*What the exercise asks:* Quote exactly the lines from the line containing "screw_places = cheek_screws" to the line containing "obj.data.transform(world)", both lines included, please, and nothing more.

*Information supplied:*
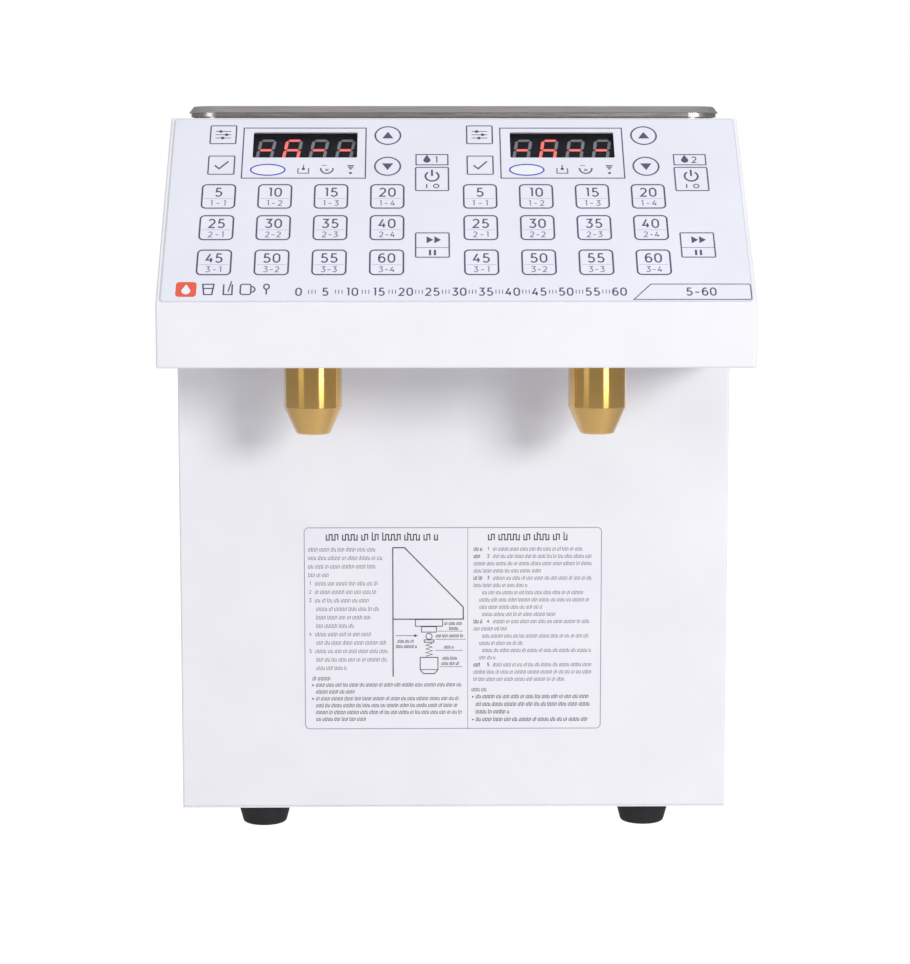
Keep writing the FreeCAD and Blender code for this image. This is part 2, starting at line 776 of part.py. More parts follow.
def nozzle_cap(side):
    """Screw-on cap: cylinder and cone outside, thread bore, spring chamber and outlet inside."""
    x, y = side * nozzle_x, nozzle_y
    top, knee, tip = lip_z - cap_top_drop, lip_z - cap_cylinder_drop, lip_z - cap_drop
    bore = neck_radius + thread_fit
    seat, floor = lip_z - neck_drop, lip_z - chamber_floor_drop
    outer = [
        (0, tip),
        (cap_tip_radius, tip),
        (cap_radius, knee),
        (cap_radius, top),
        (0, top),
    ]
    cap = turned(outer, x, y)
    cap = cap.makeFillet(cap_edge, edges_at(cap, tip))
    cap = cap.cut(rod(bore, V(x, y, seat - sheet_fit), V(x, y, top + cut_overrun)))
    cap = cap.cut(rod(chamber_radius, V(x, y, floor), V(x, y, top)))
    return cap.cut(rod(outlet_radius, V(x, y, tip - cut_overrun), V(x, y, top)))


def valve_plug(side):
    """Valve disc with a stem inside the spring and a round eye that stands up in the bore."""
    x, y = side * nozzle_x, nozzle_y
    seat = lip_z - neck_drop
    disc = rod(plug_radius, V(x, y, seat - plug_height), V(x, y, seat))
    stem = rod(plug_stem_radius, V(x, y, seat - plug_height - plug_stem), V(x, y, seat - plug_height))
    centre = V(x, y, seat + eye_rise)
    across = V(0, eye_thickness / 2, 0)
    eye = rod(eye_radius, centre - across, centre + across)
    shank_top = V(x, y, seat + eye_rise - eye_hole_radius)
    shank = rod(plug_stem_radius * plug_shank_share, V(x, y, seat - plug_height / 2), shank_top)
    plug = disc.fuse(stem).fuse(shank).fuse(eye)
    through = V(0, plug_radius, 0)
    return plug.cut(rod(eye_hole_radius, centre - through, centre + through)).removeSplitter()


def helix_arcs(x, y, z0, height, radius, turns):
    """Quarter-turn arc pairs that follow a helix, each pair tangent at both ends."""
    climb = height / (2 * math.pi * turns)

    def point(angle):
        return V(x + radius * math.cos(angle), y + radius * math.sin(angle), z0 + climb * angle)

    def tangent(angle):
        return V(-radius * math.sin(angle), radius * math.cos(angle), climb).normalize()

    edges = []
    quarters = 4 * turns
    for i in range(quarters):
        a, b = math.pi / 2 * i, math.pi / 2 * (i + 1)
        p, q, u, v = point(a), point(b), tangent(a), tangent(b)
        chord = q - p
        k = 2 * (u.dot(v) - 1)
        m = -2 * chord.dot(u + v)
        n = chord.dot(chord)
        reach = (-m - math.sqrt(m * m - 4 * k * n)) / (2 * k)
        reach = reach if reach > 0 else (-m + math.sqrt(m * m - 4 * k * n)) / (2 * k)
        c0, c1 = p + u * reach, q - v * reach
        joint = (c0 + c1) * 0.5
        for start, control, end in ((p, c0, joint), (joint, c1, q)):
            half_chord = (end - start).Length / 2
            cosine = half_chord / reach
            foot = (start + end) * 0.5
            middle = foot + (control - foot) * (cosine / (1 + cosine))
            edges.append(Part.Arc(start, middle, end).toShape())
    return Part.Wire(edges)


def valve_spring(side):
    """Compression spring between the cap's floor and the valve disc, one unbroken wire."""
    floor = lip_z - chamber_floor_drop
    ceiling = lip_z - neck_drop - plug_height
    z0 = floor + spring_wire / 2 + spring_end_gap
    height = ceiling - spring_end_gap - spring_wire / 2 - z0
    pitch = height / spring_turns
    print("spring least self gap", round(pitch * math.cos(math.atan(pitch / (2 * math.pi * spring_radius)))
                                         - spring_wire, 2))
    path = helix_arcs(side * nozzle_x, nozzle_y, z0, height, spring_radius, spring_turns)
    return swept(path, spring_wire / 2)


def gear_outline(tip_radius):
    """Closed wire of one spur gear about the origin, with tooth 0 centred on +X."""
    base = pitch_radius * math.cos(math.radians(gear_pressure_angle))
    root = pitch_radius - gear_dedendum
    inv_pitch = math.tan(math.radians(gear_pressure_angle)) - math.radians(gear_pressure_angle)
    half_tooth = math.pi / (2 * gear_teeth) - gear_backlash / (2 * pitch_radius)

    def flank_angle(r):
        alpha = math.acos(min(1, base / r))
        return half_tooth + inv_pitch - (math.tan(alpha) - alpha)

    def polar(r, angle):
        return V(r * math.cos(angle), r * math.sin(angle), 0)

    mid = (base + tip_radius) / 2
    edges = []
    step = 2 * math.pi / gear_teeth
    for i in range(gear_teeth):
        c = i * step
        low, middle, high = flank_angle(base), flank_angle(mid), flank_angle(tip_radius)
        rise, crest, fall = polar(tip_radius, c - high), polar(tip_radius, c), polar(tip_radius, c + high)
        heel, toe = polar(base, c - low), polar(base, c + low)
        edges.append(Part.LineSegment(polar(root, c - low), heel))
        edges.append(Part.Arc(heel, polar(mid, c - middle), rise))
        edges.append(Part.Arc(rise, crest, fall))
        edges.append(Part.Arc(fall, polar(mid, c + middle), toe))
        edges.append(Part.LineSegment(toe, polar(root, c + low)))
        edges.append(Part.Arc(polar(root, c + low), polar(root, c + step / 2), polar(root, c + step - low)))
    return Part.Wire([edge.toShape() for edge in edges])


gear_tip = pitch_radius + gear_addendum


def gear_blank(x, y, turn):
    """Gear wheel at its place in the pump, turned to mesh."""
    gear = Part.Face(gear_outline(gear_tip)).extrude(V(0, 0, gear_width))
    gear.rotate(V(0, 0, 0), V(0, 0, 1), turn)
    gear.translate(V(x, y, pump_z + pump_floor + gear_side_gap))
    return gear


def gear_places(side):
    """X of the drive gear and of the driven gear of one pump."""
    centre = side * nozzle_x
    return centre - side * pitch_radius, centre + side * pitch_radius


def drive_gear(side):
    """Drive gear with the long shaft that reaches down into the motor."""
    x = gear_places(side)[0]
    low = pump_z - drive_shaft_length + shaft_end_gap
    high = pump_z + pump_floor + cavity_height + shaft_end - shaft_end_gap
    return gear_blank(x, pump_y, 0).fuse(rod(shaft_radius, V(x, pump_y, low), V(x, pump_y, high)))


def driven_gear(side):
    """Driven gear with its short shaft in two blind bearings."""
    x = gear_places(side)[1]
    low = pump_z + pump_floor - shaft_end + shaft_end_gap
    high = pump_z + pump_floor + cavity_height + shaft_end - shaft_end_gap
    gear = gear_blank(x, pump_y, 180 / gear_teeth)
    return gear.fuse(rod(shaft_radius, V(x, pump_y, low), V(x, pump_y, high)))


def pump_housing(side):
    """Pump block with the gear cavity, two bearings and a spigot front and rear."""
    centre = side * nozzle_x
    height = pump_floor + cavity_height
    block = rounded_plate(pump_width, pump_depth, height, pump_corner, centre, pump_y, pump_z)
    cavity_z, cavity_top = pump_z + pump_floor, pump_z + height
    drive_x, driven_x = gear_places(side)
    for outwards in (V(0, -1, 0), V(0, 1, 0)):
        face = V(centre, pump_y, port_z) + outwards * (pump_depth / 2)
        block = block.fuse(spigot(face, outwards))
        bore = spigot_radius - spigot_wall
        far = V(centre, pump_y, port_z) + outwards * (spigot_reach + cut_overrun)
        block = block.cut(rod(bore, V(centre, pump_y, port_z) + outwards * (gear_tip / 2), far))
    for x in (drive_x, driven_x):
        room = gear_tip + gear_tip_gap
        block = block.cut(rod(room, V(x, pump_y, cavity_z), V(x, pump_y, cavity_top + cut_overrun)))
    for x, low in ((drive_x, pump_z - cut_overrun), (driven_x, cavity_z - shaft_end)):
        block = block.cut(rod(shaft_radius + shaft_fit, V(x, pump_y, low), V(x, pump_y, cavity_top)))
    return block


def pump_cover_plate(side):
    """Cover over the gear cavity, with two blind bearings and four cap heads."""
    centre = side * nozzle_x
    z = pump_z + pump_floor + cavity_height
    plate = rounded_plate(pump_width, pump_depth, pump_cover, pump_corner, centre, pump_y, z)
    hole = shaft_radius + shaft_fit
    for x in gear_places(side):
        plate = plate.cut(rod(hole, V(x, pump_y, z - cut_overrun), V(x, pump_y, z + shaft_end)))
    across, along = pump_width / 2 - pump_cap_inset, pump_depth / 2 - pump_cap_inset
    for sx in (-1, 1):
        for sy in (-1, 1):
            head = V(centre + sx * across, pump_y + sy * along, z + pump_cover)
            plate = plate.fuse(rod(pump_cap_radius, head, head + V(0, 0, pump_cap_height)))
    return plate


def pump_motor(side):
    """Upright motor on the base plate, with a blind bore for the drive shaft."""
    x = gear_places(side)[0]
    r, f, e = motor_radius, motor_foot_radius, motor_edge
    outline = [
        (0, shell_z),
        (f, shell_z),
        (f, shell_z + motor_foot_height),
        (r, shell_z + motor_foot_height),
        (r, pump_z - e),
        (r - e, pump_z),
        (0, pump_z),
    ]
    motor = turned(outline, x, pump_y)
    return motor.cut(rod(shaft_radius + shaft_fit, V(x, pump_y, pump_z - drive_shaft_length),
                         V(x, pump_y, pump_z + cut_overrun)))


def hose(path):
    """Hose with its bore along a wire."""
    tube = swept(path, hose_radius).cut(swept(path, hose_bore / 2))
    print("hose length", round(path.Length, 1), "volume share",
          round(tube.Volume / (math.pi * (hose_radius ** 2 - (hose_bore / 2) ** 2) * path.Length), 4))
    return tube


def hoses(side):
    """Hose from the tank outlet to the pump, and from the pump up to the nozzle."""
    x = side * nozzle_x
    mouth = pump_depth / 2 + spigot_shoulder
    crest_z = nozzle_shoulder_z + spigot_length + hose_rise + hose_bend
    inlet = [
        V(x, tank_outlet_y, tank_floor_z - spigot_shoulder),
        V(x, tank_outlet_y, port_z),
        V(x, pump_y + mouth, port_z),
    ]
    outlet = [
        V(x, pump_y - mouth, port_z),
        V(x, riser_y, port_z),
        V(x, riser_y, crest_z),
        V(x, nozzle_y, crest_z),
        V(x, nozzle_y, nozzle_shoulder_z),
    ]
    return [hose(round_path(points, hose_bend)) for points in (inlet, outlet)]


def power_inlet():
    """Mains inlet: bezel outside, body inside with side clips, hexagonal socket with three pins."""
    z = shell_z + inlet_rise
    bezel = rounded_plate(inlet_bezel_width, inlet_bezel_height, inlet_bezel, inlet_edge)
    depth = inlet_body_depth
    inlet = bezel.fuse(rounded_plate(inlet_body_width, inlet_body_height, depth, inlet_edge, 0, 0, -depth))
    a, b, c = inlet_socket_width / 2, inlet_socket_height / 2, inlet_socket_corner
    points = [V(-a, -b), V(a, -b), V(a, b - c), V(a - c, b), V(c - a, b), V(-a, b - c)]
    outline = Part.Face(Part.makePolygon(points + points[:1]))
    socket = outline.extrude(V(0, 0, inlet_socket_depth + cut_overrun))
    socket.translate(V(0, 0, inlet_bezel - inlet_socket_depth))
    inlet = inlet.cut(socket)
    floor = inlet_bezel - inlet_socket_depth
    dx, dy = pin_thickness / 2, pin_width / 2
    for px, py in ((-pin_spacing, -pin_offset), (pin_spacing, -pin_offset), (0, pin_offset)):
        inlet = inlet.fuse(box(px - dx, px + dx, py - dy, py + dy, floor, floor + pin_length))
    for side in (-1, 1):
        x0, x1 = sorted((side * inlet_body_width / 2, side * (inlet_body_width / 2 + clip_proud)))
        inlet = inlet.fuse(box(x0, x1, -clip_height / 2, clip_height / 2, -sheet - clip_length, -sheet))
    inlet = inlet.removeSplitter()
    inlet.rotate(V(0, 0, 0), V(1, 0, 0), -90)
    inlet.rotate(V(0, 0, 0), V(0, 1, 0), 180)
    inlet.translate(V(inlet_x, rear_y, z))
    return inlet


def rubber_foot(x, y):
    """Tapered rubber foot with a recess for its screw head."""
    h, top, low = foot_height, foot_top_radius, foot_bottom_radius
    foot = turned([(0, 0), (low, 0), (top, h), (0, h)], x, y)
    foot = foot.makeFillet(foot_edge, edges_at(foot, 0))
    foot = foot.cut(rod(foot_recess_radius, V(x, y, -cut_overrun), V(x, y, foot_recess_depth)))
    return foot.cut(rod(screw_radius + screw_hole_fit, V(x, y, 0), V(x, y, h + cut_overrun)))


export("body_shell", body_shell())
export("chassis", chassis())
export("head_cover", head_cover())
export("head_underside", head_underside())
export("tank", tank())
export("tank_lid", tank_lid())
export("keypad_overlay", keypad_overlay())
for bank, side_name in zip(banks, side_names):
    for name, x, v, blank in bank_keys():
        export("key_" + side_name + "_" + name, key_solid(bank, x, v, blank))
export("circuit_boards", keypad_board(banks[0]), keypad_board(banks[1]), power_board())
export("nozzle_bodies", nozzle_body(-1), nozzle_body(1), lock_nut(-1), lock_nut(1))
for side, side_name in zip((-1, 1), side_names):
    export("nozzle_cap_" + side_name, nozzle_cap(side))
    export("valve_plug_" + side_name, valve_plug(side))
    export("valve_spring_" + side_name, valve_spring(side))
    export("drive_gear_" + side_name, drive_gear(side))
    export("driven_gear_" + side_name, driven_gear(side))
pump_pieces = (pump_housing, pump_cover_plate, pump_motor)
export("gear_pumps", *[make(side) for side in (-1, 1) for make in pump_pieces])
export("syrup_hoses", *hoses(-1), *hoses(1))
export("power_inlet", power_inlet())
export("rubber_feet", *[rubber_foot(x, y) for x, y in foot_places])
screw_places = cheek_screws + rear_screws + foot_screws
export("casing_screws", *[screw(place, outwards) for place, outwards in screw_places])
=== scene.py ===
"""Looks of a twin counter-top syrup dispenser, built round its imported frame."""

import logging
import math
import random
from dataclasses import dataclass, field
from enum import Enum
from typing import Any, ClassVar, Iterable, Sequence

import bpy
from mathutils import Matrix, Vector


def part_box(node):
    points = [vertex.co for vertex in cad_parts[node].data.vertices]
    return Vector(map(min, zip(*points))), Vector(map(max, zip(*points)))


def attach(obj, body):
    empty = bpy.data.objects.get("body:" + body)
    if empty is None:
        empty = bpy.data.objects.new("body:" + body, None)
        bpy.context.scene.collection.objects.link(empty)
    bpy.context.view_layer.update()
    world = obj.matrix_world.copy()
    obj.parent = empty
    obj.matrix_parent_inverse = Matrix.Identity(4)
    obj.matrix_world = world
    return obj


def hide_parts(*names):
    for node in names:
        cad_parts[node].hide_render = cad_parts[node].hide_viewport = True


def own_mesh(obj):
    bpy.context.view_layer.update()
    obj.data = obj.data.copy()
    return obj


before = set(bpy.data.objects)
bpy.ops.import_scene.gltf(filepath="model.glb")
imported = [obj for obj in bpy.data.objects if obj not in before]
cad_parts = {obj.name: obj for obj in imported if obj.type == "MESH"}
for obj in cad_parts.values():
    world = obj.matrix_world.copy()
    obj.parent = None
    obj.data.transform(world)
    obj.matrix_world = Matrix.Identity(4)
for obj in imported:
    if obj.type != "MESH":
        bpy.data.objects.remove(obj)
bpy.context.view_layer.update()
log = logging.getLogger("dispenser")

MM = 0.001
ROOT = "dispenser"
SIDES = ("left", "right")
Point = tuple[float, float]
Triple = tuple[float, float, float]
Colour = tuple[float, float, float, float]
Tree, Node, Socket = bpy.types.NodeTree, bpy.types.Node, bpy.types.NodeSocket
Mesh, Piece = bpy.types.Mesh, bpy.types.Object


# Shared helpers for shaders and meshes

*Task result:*
screw_places = cheek_screws + rear_screws + foot_screws
export("casing_screws", *[screw(place, outwards) for place, outwards in screw_places])
=== scene.py ===
"""Looks of a twin counter-top syrup dispenser, built round its imported frame."""

import logging
import math
import random
from dataclasses import dataclass, field
from enum import Enum
from typing import Any, ClassVar, Iterable, Sequence

import bpy
from mathutils import Matrix, Vector


def part_box(node):
    points = [vertex.co for vertex in cad_parts[node].data.vertices]
    return Vector(map(min, zip(*points))), Vector(map(max, zip(*points)))


def attach(obj, body):
    empty = bpy.data.objects.get("body:" + body)
    if empty is None:
        empty = bpy.data.objects.new("body:" + body, None)
        bpy.context.scene.collection.objects.link(empty)
    bpy.context.view_layer.update()
    world = obj.matrix_world.copy()
    obj.parent = empty
    obj.matrix_parent_inverse = Matrix.Identity(4)
    obj.matrix_world = world
    return obj


def hide_parts(*names):
    for node in names:
        cad_parts[node].hide_render = cad_parts[node].hide_viewport = True


def own_mesh(obj):
    bpy.context.view_layer.update()
    obj.data = obj.data.copy()
    return obj


before = set(bpy.data.objects)
bpy.ops.import_scene.gltf(filepath="model.glb")
imported = [obj for obj in bpy.data.objects if obj not in before]
cad_parts = {obj.name: obj for obj in imported if obj.type == "MESH"}
for obj in cad_parts.values():
    world = obj.matrix_world.copy()
    obj.parent = None
    obj.data.transform(world)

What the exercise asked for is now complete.